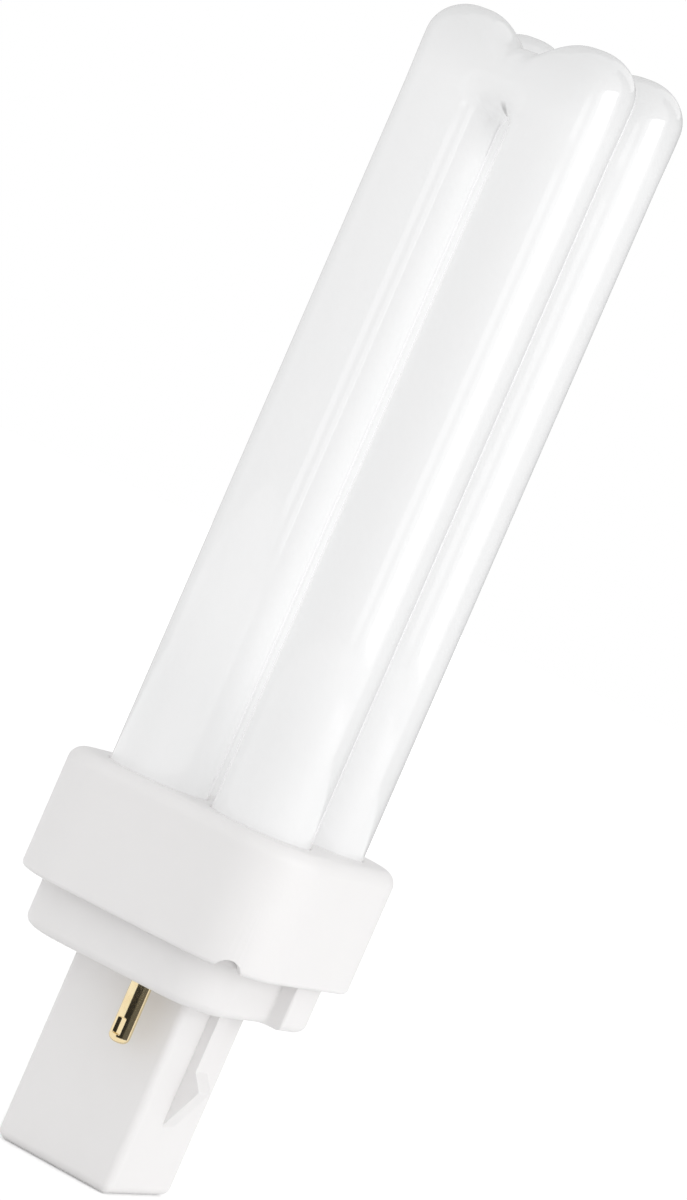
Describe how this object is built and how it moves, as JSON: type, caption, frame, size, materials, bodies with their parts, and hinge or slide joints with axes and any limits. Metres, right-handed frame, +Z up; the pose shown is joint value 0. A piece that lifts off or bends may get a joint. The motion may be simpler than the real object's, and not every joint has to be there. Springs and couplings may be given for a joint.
{
  "type": "plug-in compact fluorescent lamp",
  "caption": "Energy-saving plug-in lamp: domed glass U tubes on a square keyed base, with a barbed post and brass contact pins.",
  "frame": {"origin": "centre of the end face of the square post, on which the lamp stands", "axes": "+Z up the lamp's axis towards the domed tops of the tubes, -Y towards the side of the lower U tube and the front pin, +X towards the snap rib on the front pin's side of the axis"},
  "size_m": [0.034, 0.034, 0.14],
  "materials": {
    "coated_glass": "glossy glass, coated white inside and opaque",
    "white_plastic": "satin moulded",
    "pin_brass": "polished",
    "cement": "matt, poured",
    "starter_glass": "clear glass",
    "capacitor_coating": "dipped lacquer",
    "tinned_wire": "tinned copper",
    "fibre_sleeve": "woven glass fibre",
    "ferrule_brass": "plain drawn tube"
  },
  "bodies": {
    "root": {"glass_discharge_tube": "coated_glass", "collar_shell": "white_plastic", "pin_base": "white_plastic", "contact_pin_front": "pin_brass", "contact_pin_rear": "pin_brass", "fixing_cement": "cement", "starter_bulb": "starter_glass", "starter_capacitor": "capacitor_coating", "pin_lead_front": "tinned_wire", "pin_lead_rear": "tinned_wire", "starter_lead_front": "tinned_wire", "starter_lead_rear": "tinned_wire", "glow_lead_left": "tinned_wire", "glow_lead_right": "tinned_wire", "capacitor_lead_left": "tinned_wire", "capacitor_lead_right": "tinned_wire", "lead_sleeve_front": "fibre_sleeve", "lead_sleeve_rear": "fibre_sleeve", "splice_ferrule_left": "ferrule_brass", "splice_ferrule_right": "ferrule_brass"}
  },
  "joints": []
}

.....

TO BE DONE:
Read the data above. Pull out each line in which the string "axes" appears.

SOLUTION BELOW:
Describe how this object is built and how it moves, as JSON: type, caption, frame, size, materials, bodies with their parts, and hinge or slide joints with axes and any limits. Metres, right-handed frame, +Z up; the pose shown is joint value 0. A piece that lifts off or bends may get a joint. The motion may be simpler than the real object's, and not every joint has to be there. Springs and couplings may be given for a joint.
  "frame": {"origin": "centre of the end face of the square post, on which the lamp stands", "axes": "+Z up the lamp's axis towards the domed tops of the tubes, -Y towards the side of the lower U tube and the front pin, +X towards the snap rib on the front pin's side of the axis"},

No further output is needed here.